● REQUEST
Output every line of the data exactly as it appears.

--- start of DATA SECTION ---

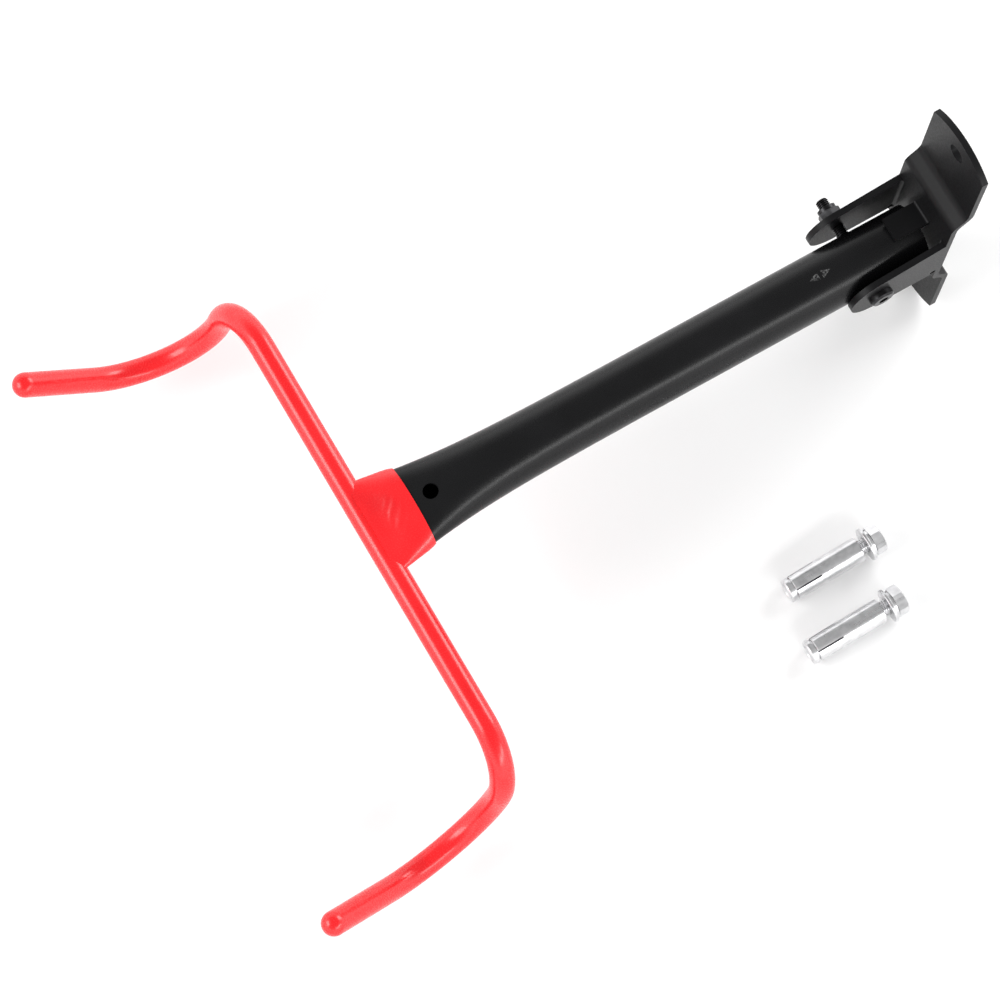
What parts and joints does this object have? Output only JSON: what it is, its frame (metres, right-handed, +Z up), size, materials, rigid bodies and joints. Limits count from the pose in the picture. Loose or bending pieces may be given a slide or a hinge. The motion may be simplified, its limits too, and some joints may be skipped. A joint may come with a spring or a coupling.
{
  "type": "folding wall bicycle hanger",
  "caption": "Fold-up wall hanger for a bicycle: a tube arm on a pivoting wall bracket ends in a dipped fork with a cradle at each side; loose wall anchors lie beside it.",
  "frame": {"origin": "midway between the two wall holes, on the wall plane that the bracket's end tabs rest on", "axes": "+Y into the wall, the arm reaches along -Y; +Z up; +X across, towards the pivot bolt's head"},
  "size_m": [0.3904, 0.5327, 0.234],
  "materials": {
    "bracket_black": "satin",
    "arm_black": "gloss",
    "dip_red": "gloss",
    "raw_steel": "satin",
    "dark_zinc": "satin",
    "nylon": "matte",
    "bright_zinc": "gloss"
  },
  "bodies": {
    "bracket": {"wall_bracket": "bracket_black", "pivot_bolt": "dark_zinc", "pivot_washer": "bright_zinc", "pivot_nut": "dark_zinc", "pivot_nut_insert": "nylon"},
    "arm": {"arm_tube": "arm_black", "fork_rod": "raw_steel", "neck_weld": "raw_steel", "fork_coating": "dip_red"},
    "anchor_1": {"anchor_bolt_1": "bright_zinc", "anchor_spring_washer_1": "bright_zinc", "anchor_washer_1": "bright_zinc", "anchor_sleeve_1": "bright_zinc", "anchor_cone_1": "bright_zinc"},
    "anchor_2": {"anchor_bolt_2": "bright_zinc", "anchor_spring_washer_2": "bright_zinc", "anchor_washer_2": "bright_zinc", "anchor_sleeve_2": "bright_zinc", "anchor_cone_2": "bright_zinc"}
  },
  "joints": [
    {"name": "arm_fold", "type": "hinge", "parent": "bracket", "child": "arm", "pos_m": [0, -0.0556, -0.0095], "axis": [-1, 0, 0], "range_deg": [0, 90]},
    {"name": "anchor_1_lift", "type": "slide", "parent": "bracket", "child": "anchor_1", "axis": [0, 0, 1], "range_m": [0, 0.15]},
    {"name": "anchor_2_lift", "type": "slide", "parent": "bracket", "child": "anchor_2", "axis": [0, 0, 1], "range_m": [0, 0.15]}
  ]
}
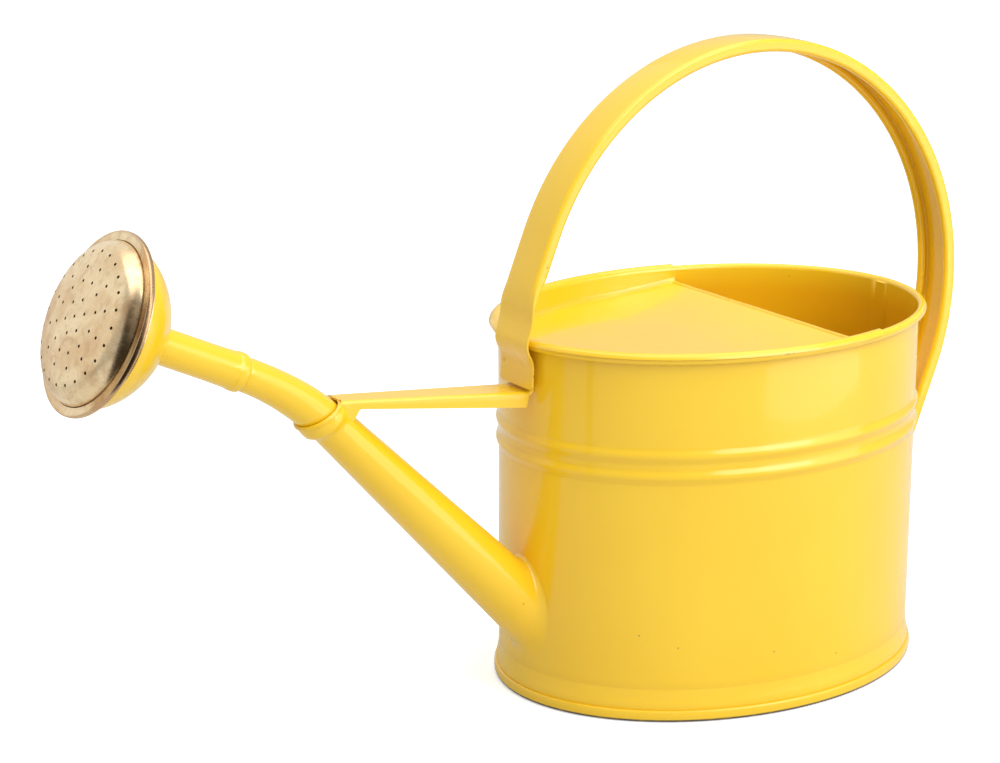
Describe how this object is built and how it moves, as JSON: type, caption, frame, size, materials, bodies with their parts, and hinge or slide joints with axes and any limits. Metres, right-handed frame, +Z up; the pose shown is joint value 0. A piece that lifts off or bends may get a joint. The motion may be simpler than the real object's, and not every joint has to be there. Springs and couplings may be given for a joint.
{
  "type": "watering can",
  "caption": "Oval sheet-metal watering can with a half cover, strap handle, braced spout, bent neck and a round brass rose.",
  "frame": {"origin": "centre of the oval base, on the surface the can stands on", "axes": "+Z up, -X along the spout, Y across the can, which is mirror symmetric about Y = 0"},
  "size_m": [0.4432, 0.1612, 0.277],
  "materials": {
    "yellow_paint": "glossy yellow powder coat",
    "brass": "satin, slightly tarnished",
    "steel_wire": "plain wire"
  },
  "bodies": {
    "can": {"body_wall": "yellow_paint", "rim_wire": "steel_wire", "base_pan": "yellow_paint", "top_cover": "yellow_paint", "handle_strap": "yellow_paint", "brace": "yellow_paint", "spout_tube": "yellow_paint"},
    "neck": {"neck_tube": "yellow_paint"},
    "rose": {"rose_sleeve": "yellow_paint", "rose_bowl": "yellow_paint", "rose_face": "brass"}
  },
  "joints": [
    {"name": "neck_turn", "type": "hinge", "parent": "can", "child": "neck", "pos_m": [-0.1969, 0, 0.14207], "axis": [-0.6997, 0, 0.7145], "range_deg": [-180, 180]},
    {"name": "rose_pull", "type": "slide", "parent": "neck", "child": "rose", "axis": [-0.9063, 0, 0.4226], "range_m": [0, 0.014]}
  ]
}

--- end of DATA SECTION ---

● RESULT OF THE TASK
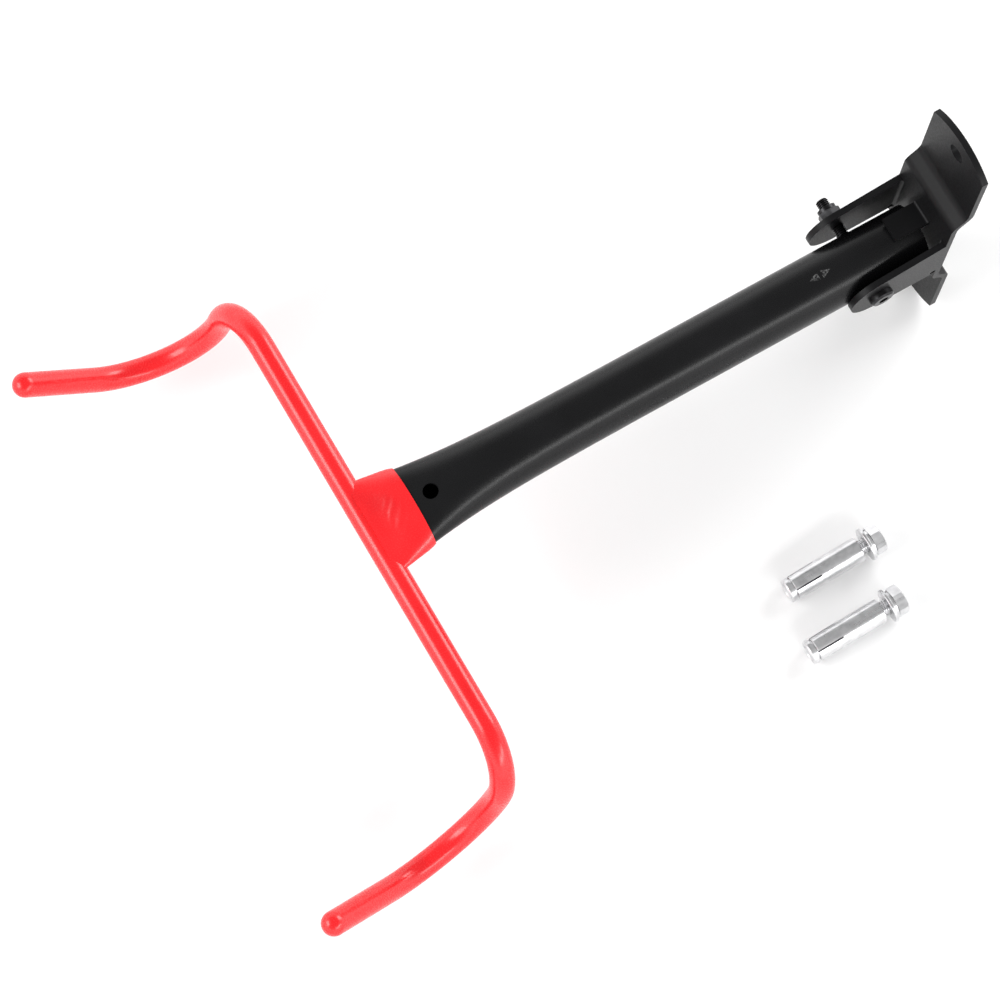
What parts and joints does this object have? Output only JSON: what it is, its frame (metres, right-handed, +Z up), size, materials, rigid bodies and joints. Limits count from the pose in the picture. Loose or bending pieces may be given a slide or a hinge. The motion may be simplified, its limits too, and some joints may be skipped. A joint may come with a spring or a coupling.
{
  "type": "folding wall bicycle hanger",
  "caption": "Fold-up wall hanger for a bicycle: a tube arm on a pivoting wall bracket ends in a dipped fork with a cradle at each side; loose wall anchors lie beside it.",
  "frame": {"origin": "midway between the two wall holes, on the wall plane that the bracket's end tabs rest on", "axes": "+Y into the wall, the arm reaches along -Y; +Z up; +X across, towards the pivot bolt's head"},
  "size_m": [0.3904, 0.5327, 0.234],
  "materials": {
    "bracket_black": "satin",
    "arm_black": "gloss",
    "dip_red": "gloss",
    "raw_steel": "satin",
    "dark_zinc": "satin",
    "nylon": "matte",
    "bright_zinc": "gloss"
  },
  "bodies": {
    "bracket": {"wall_bracket": "bracket_black", "pivot_bolt": "dark_zinc", "pivot_washer": "bright_zinc", "pivot_nut": "dark_zinc", "pivot_nut_insert": "nylon"},
    "arm": {"arm_tube": "arm_black", "fork_rod": "raw_steel", "neck_weld": "raw_steel", "fork_coating": "dip_red"},
    "anchor_1": {"anchor_bolt_1": "bright_zinc", "anchor_spring_washer_1": "bright_zinc", "anchor_washer_1": "bright_zinc", "anchor_sleeve_1": "bright_zinc", "anchor_cone_1": "bright_zinc"},
    "anchor_2": {"anchor_bolt_2": "bright_zinc", "anchor_spring_washer_2": "bright_zinc", "anchor_washer_2": "bright_zinc", "anchor_sleeve_2": "bright_zinc", "anchor_cone_2": "bright_zinc"}
  },
  "joints": [
    {"name": "arm_fold", "type": "hinge", "parent": "bracket", "child": "arm", "pos_m": [0, -0.0556, -0.0095], "axis": [-1, 0, 0], "range_deg": [0, 90]},
    {"name": "anchor_1_lift", "type": "slide", "parent": "bracket", "child": "anchor_1", "axis": [0, 0, 1], "range_m": [0, 0.15]},
    {"name": "anchor_2_lift", "type": "slide", "parent": "bracket", "child": "anchor_2", "axis": [0, 0, 1], "range_m": [0, 0.15]}
  ]
}
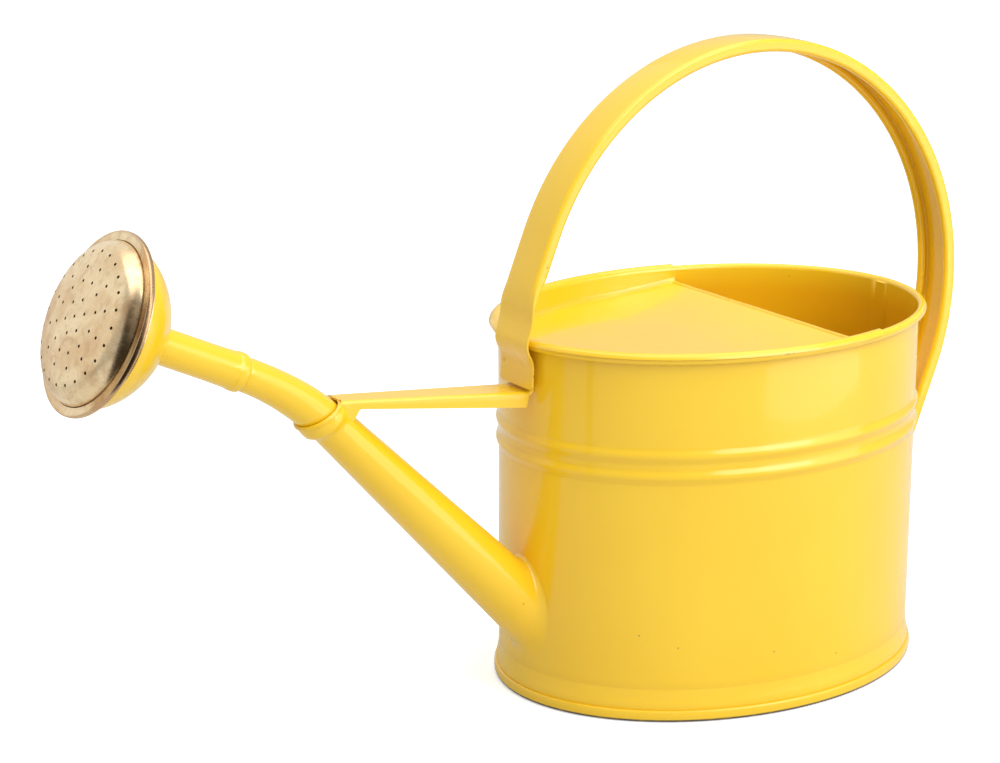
Describe how this object is built and how it moves, as JSON: type, caption, frame, size, materials, bodies with their parts, and hinge or slide joints with axes and any limits. Metres, right-handed frame, +Z up; the pose shown is joint value 0. A piece that lifts off or bends may get a joint. The motion may be simpler than the real object's, and not every joint has to be there. Springs and couplings may be given for a joint.
{
  "type": "watering can",
  "caption": "Oval sheet-metal watering can with a half cover, strap handle, braced spout, bent neck and a round brass rose.",
  "frame": {"origin": "centre of the oval base, on the surface the can stands on", "axes": "+Z up, -X along the spout, Y across the can, which is mirror symmetric about Y = 0"},
  "size_m": [0.4432, 0.1612, 0.277],
  "materials": {
    "yellow_paint": "glossy yellow powder coat",
    "brass": "satin, slightly tarnished",
    "steel_wire": "plain wire"
  },
  "bodies": {
    "can": {"body_wall": "yellow_paint", "rim_wire": "steel_wire", "base_pan": "yellow_paint", "top_cover": "yellow_paint", "handle_strap": "yellow_paint", "brace": "yellow_paint", "spout_tube": "yellow_paint"},
    "neck": {"neck_tube": "yellow_paint"},
    "rose": {"rose_sleeve": "yellow_paint", "rose_bowl": "yellow_paint", "rose_face": "brass"}
  },
  "joints": [
    {"name": "neck_turn", "type": "hinge", "parent": "can", "child": "neck", "pos_m": [-0.1969, 0, 0.14207], "axis": [-0.6997, 0, 0.7145], "range_deg": [-180, 180]},
    {"name": "rose_pull", "type": "slide", "parent": "neck", "child": "rose", "axis": [-0.9063, 0, 0.4226], "range_m": [0, 0.014]}
  ]
}